L’eredità del missile Alfa
Sebbene il missile Alfa non abbia mai visto il servizio operativo, il suo sviluppo non fu vano. L’esperienza accumulata dall’industria italiana in quel progetto contribuì alla creazione di tecnologie missilistiche avanzate. Negli anni successivi, l’Italia divenne un attore chiave nel settore aerospaziale, partecipando alla progettazione del vettore europeo Vega, oggi impiegato per il lancio di satelliti.
In ultima analisi: cosa sarebbe cambiato con un’Italia nucleare?
Se il progetto Alfa fosse stato portato a termine, l’Italia avrebbe potuto affermarsi come una potenza nucleare autonoma, sulla scia di Francia e Regno Unito. Questo avrebbe comportato un maggiore peso geopolitico, ma anche un notevole onere economico e diplomatico. L’Italia avrebbe dovuto affrontare un isolamento parziale in ambito internazionale, con il rischio di compromettere i suoi rapporti con gli alleati occidentali.

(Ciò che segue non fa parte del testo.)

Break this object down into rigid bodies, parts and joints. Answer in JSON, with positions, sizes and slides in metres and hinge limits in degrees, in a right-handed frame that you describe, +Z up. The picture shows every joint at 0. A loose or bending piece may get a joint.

Oggi, la scelta italiana di rinunciare al nucleare appare coerente con la sua politica estera basata sul multilateralismo e sulla cooperazione internazionale. Tuttavia, la storia del missile Alfa rimane un capitolo affascinante e poco conosciuto, che testimonia un periodo in cui il nostro Paese sognava di
giocare un ruolo da protagonista nella geopolitica globale.